▸ **SHORT PROBLEM**:
The data must be returned in full and exactly as given.

▸ **DATA SEGMENT**:
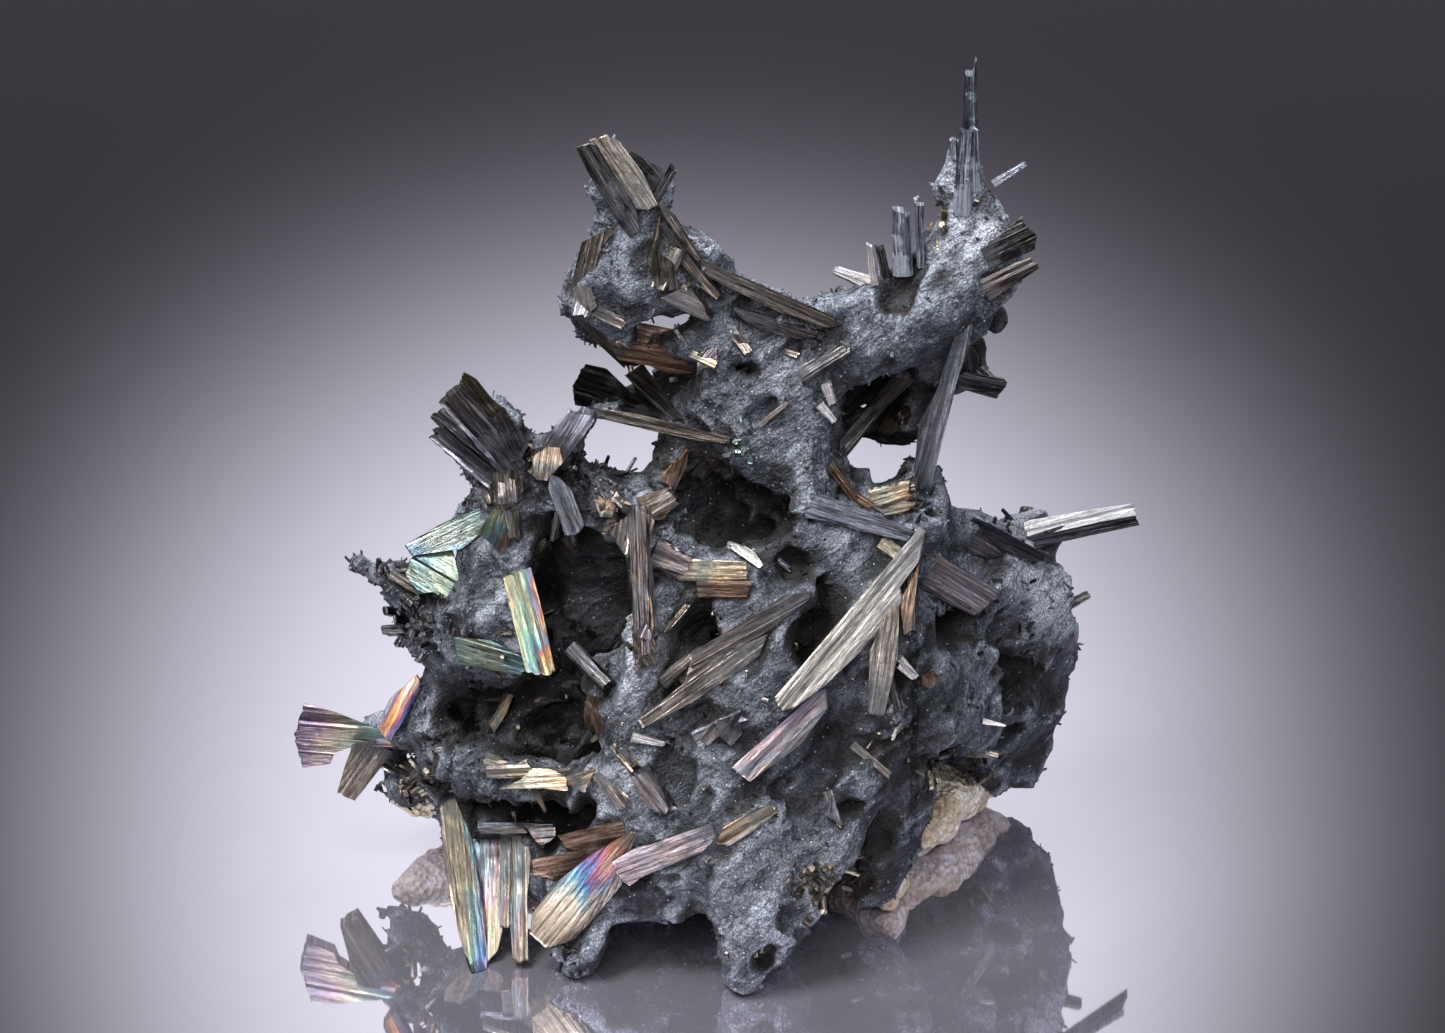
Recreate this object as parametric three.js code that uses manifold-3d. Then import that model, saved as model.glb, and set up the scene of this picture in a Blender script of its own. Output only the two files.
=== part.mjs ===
// A dyscrasite specimen: sooty, branching silver-antimony matrix with free blades, on cream calcite.
// Millimetres, +Z up. The origin is under the middle of the specimen, on the surface that it rests on.
//
// Most places are written as [across, up, depth]: across and up as they are seen from the front by an eye
// that looks down at the specimen by VIEW_TILT degrees from VIEW_DISTANCE, and depth as the true distance
// from the front edge. place() turns such a triple into a point of the specimen's own frame.
import * as THREE from "three";
import { mergeVertices } from "three/addons/utils/BufferGeometryUtils.js";
import Module from "manifold-3d";

const wasm = await Module();
wasm.setup();

// Driving dimensions.
const VIEW_TILT = 26;
const VIEW_DISTANCE = 800;
const VIEW_MIDDLE = [72.25, 48.35];
const MIDDLE = new THREE.Vector3(0.4, 0, 40.2);
const MIDDLE_DEPTH = 31.2;
const CELL = 3.7; // size of the facets that the matrix is broken into
const LIMB_BLEND = 2.4; // how softly limbs and webs flow into one another
const HOLLOW_BLEND = 1.2;
const SEAT_GAP = 0.3; // between a crystal and what carries it
const FORK_GAP = 0.3; // between two branches at a fork
const FAR = 60;
const REACH = 12; // beyond this a limb has no effect on a point
const LOW = [-46, -36, -3];
const HIGH = [46, 36, 97];
const LEAST_MITRE = 0.25; // keeps a sharp corner from moving too far as its outline grows
const END_SKEW = 0.3; // how slanted a crystal's free end is, against its width
const NEAR_ZERO = 1e-3;
const FILLED = -0.3; // distance given to a grid point that is filled in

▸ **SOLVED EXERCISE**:
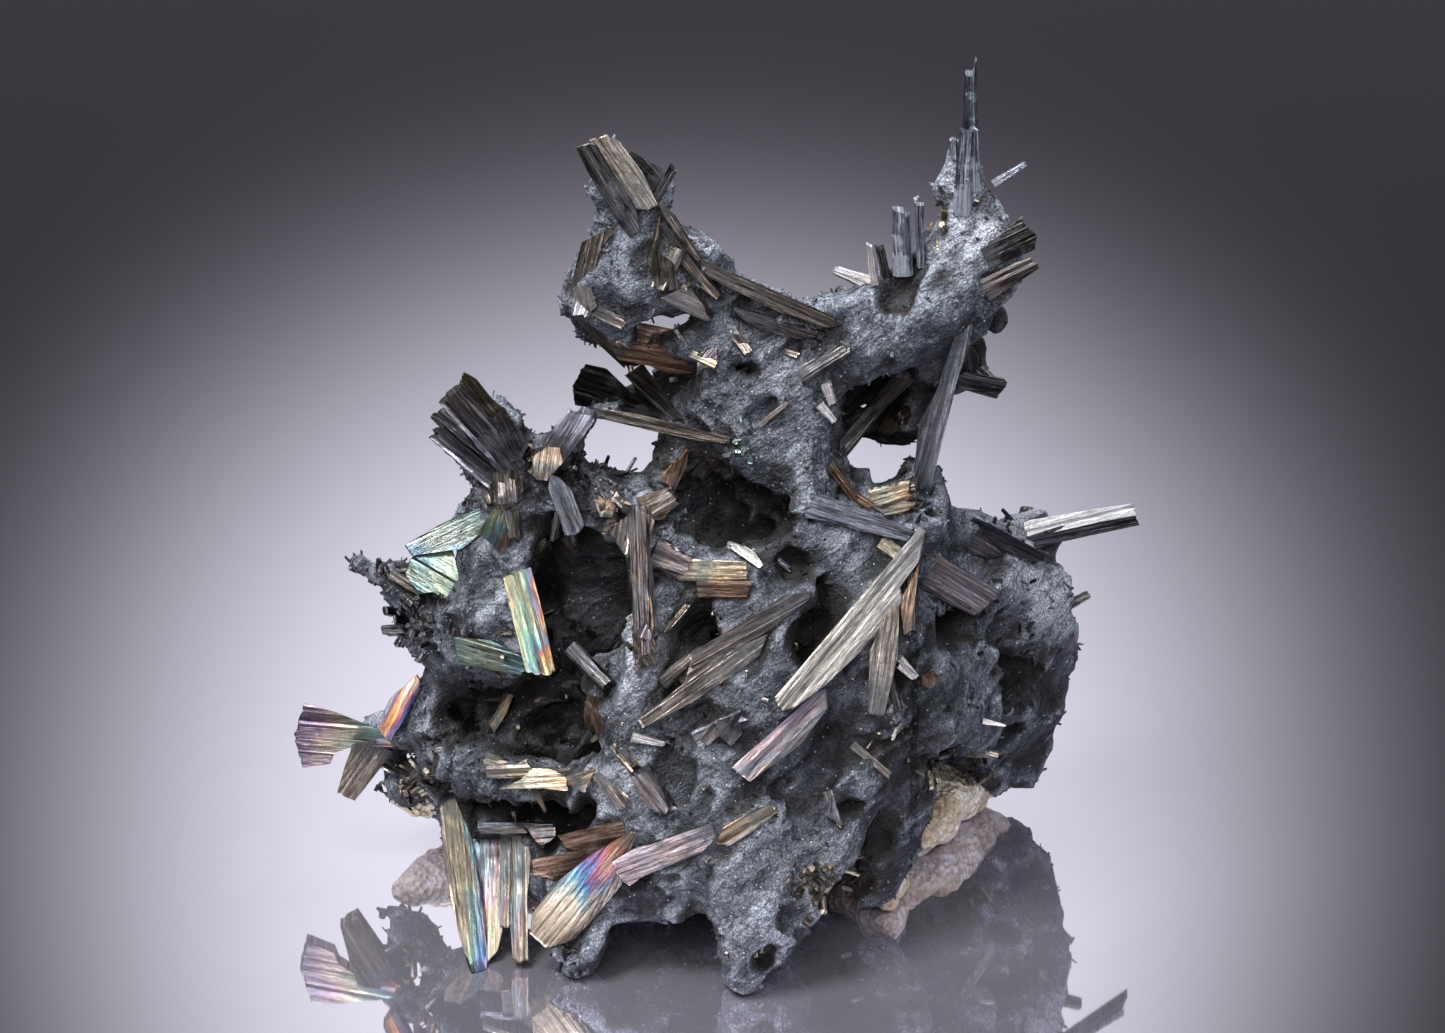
Recreate this object as parametric three.js code that uses manifold-3d. Then import that model, saved as model.glb, and set up the scene of this picture in a Blender script of its own. Output only the two files.
=== part.mjs ===
// A dyscrasite specimen: sooty, branching silver-antimony matrix with free blades, on cream calcite.
// Millimetres, +Z up. The origin is under the middle of the specimen, on the surface that it rests on.
//
// Most places are written as [across, up, depth]: across and up as they are seen from the front by an eye
// that looks down at the specimen by VIEW_TILT degrees from VIEW_DISTANCE, and depth as the true distance
// from the front edge. place() turns such a triple into a point of the specimen's own frame.
import * as THREE from "three";
import { mergeVertices } from "three/addons/utils/BufferGeometryUtils.js";
import Module from "manifold-3d";

const wasm = await Module();
wasm.setup();

// Driving dimensions.
const VIEW_TILT = 26;
const VIEW_DISTANCE = 800;
const VIEW_MIDDLE = [72.25, 48.35];
const MIDDLE = new THREE.Vector3(0.4, 0, 40.2);
const MIDDLE_DEPTH = 31.2;
const CELL = 3.7; // size of the facets that the matrix is broken into
const LIMB_BLEND = 2.4; // how softly limbs and webs flow into one another
const HOLLOW_BLEND = 1.2;
const SEAT_GAP = 0.3; // between a crystal and what carries it
const FORK_GAP = 0.3; // between two branches at a fork
const FAR = 60;
const REACH = 12; // beyond this a limb has no effect on a point
const LOW = [-46, -36, -3];
const HIGH = [46, 36, 97];
const LEAST_MITRE = 0.25; // keeps a sharp corner from moving too far as its outline grows
const END_SKEW = 0.3; // how slanted a crystal's free end is, against its width
const NEAR_ZERO = 1e-3;
const FILLED = -0.3; // distance given to a grid point that is filled in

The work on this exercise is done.